I'd be very cautions in using \providecommand or variations thereof. This simple example may show why: if you say

\providecommand{\box}{something}


and then start using \box in your document, very puzzling error messages will be raised.

One might think to define a \ProvideMathOperator that also checks for the definition of the first argument, if already defined somehow, and warns if the control sequence we are trying to define is an operator (with the same definition) or not.

However this is quite hard: the supplied control sequence might have any definition, with mandatory or optional arguments, be robust or even be unexpandable.

One could deal with all these variations, in principle, but it's rather hard (I assure you it really is). The number of predefined math operators is not very big, after all, so the "use \DeclareMathOperator and try with another name if LaTeX complains" way seems to be the less complicated one.

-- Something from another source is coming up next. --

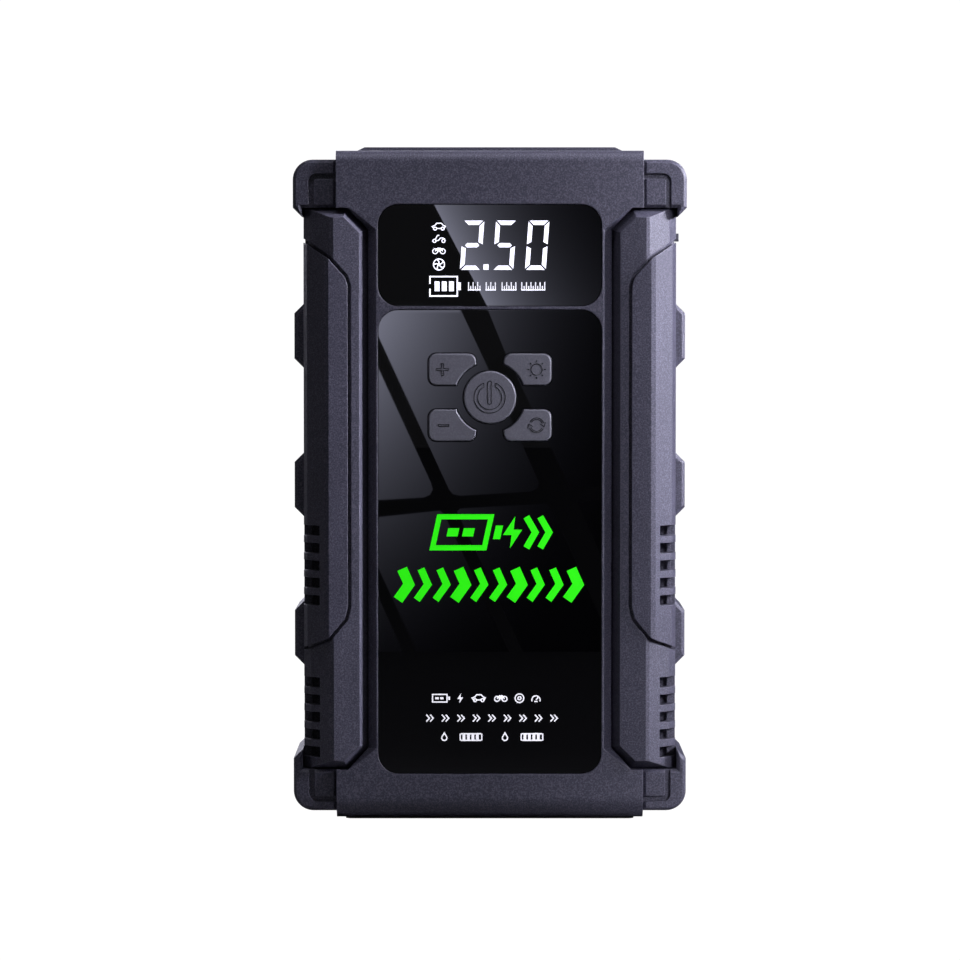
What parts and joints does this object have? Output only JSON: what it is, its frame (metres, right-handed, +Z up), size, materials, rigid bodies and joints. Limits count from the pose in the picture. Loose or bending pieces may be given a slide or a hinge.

Here's a rather simplistic procedure:

\documentclass{article}
\usepackage{amsmath,xparse,l3regex}

\ExplSyntaxOn
\NewDocumentCommand{\ProvideMathOperator}{smm}
{
\cs_if_exist:NTF #2
{
\xopn_check:Nn #2 { #3 }
}
{
\IfBooleanTF{#1}
{ \DeclareMathOperator*{#2}{#3} }
{ \DeclareMathOperator{#2}{#3} }
}
}
\cs_new_protected:Npn \xopn_check:Nn #1 #2
{
\cs_if_exist:cTF { \cs_to_str:N #1\c_space_tl }
{
\tl_set:Nx \l_xopn_name_tl { \token_get_replacement_spec:c { \cs_to_str:N #1 \c_space_tl } }
}
{
\tl_set:Nx \l_xopn_name_tl { \token_get_replacement_spec:c { \cs_to_str:N #1 } }
}
\xopn_check_operator:Nn #1 { #2 }
}
\cs_new_protected:Npn \xopn_check_operator:Nn #1 #2
{
\regex_match:nVTF { \A \\qopname\ \\(newmcodes@|relax)\ (o|m) \{ #2 \} \Z } \l_xopn_name_tl
{ \msg_warning:nnx { xopn } { samedefinition } { \token_to_str:N #1 } }
{ \msg_warning:nnxx { xopn } { differentdefinition } { \token_to_str:N #1 } { \l_xopn_name_tl } }
}
\cs_generate_variant:Nn \regex_match:nnTF {nV}
\cs_generate_variant:Nn \token_get_replacement_spec:N {c}
\msg_new:nnn { xopn } { samedefinition }
{
The~operator~#1'~already~exists~with~the~same~definition
}
\msg_new:nnn { xopn } { differentdefinition }
{
\\
#2\\
\\
(If~the~above~reads~\token_to_str:N \scan_stop:'~don't~
redefine~#1'~under~any~circumstances,~but~be~cautious~anyway)
}
\ExplSyntaxOff

\ProvideMathOperator{\log}{log}
\ProvideMathOperator{\gcd}{gcd}
\DeclareMathOperator{\Tor}{Tor}
\ProvideMathOperator{\Tor}{Tor}

\ProvideMathOperator{\null}{null}
\ProvideMathOperator{\fi}{fi}


I just try and see whether the proposed control sequence exists or not; in the latter case \DeclareMathOperator is safe. In the former case, I look whether the "command with trailing space in the name" exists; then I compare the meaning of the command (using the one with the trailing space, if existent) to what amsmath would have defined it if it's an operator.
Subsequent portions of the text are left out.